# AIM
Give the listing again in full, exactly as written.

* START DATASET EXCERPT *

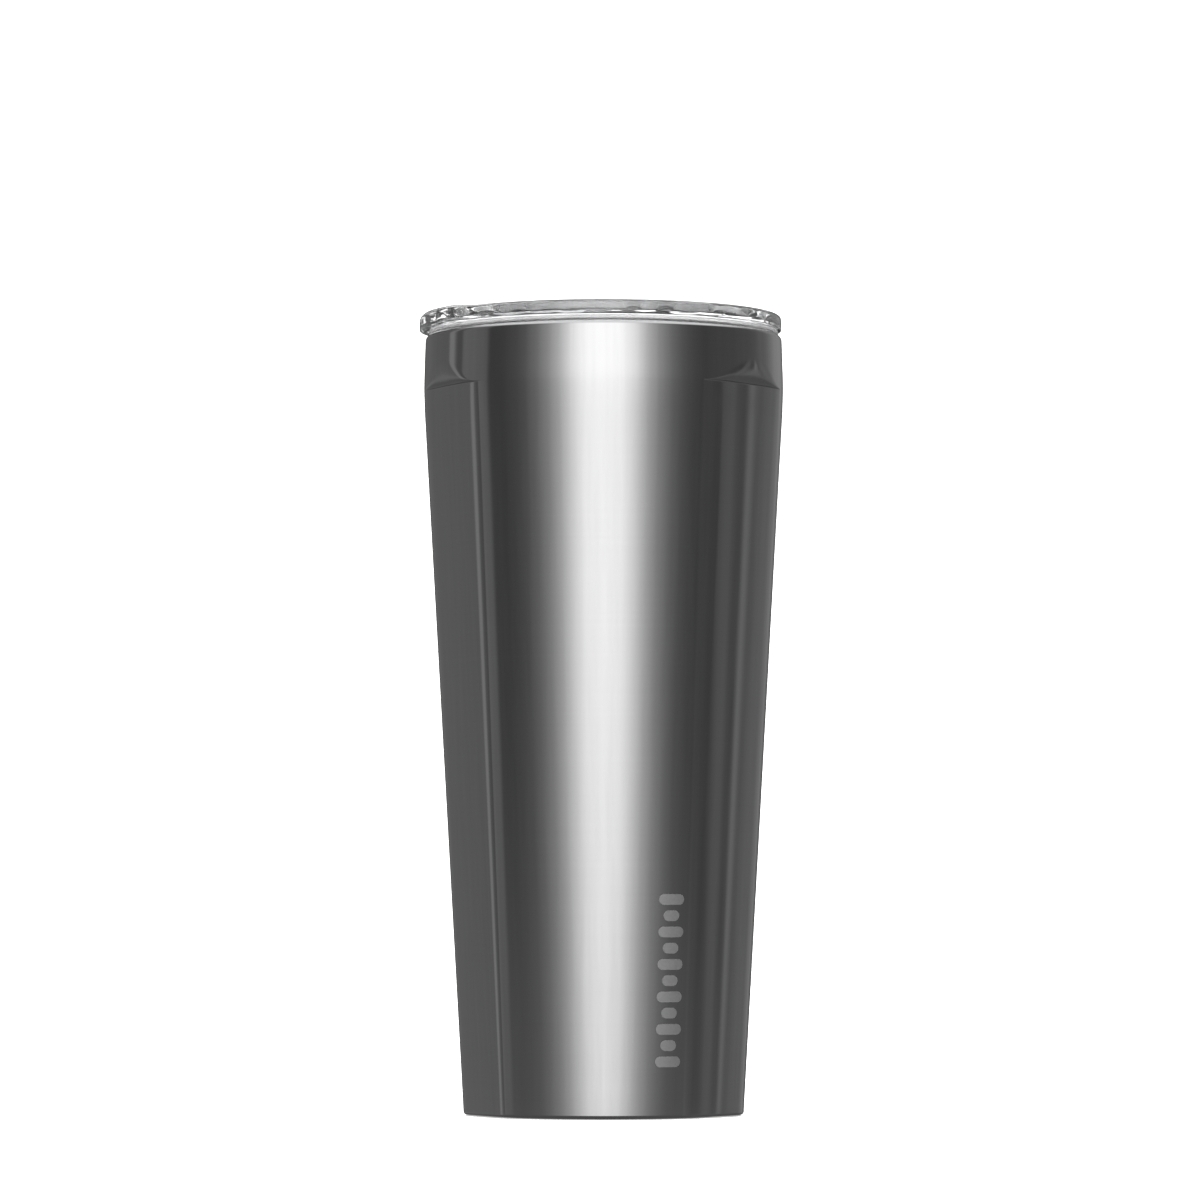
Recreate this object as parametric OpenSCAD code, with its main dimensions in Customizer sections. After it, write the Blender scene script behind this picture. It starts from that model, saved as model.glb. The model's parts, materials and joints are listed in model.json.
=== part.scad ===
// Insulated tumbler with a clear sliding lid.
// Double-wall steel vessel with three grip flats, a non-slip base pad, and a push-in lid.
// Millimetres. Origin on the surface it stands on, on the axis, +Z up, front of the tumbler on -Y.

/* [Vessel] */
// Height of the steel rim above the surface the tumbler stands on
vessel_h = 192.7; // [150:0.1:240]
// Diameter at the widest ring, below the top band
vessel_d = 88.8; // [72:0.1:110]
// Diameter at the foot, as if its corner were square
foot_d = 69; // [56:0.1:84]
// Height of the near-straight band above the widest ring
band_h = 14.6; // [10:0.2:16]
// How far the band draws in towards the rim, on the radius
band_draw = 0.5; // [0:0.05:0.6]
// Radius of the shoulder that turns in to the rim
shoulder_r = 1.5; // [1:0.1:2.2]
// Radius of the corner at the foot
foot_r = 0.8; // [0.6:0.1:1.5]
// Sheet thickness of the outer shell
shell_t = 0.5; // [0.4:0.05:0.8]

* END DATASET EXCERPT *

# ANSWER TO THE EXERCISE
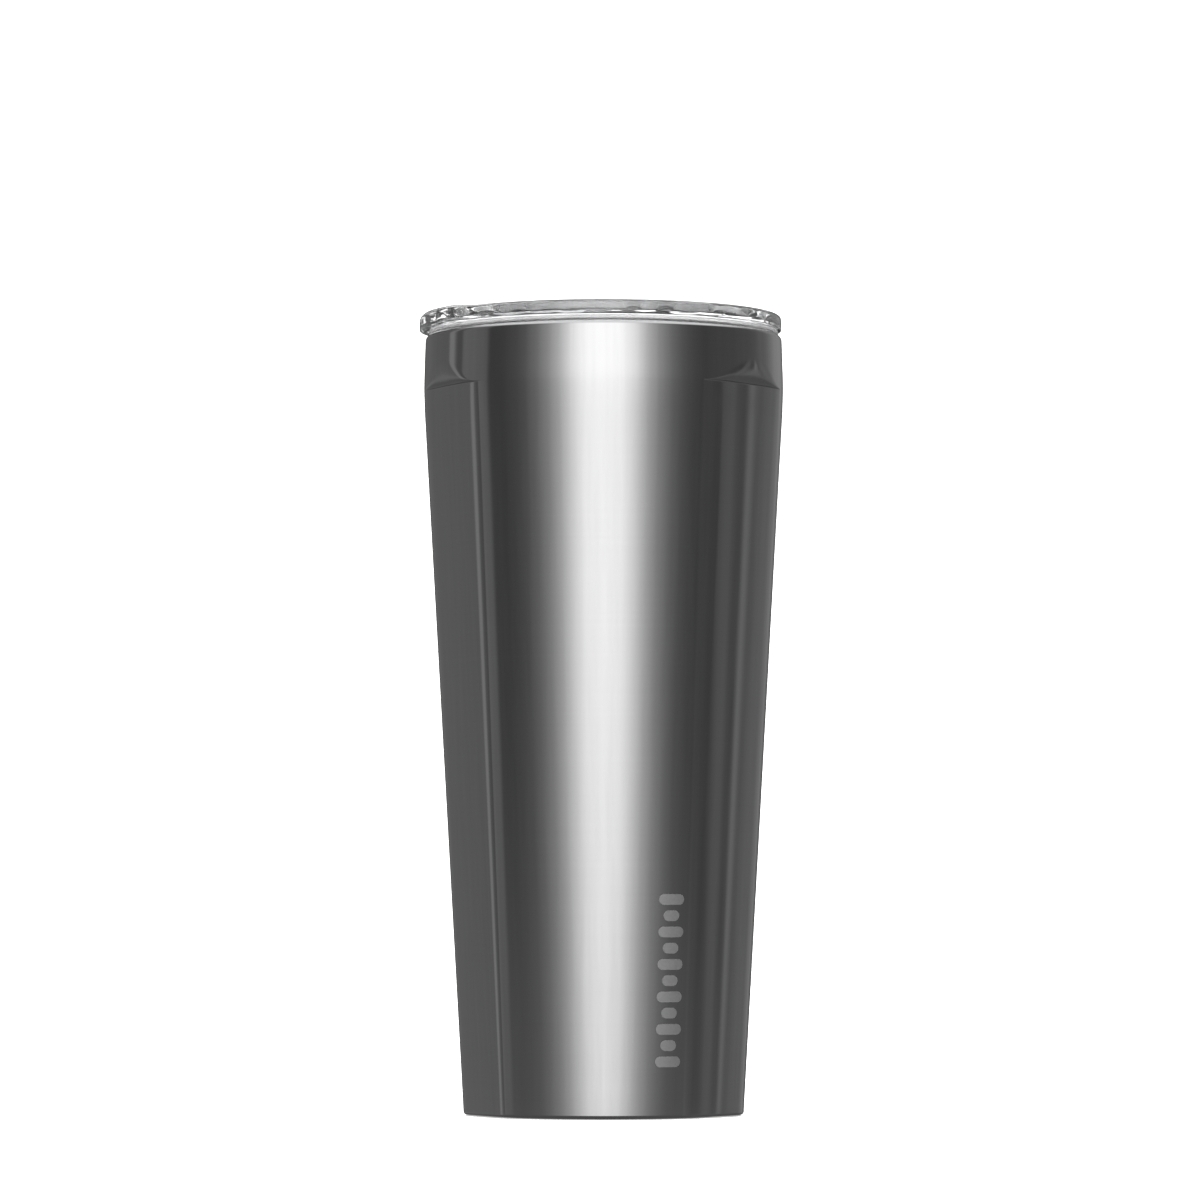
Recreate this object as parametric OpenSCAD code, with its main dimensions in Customizer sections. After it, write the Blender scene script behind this picture. It starts from that model, saved as model.glb. The model's parts, materials and joints are listed in model.json.
=== part.scad ===
// Insulated tumbler with a clear sliding lid.
// Double-wall steel vessel with three grip flats, a non-slip base pad, and a push-in lid.
// Millimetres. Origin on the surface it stands on, on the axis, +Z up, front of the tumbler on -Y.

/* [Vessel] */
// Height of the steel rim above the surface the tumbler stands on
vessel_h = 192.7; // [150:0.1:240]
// Diameter at the widest ring, below the top band
vessel_d = 88.8; // [72:0.1:110]
// Diameter at the foot, as if its corner were square
foot_d = 69; // [56:0.1:84]
// Height of the near-straight band above the widest ring
band_h = 14.6; // [10:0.2:16]
// How far the band draws in towards the rim, on the radius
band_draw = 0.5; // [0:0.05:0.6]
// Radius of the shoulder that turns in to the rim
shoulder_r = 1.5; // [1:0.1:2.2]
// Radius of the corner at the foot
foot_r = 0.8; // [0.6:0.1:1.5]
// Sheet thickness of the outer shell
shell_t = 0.5; // [0.4:0.05:0.8]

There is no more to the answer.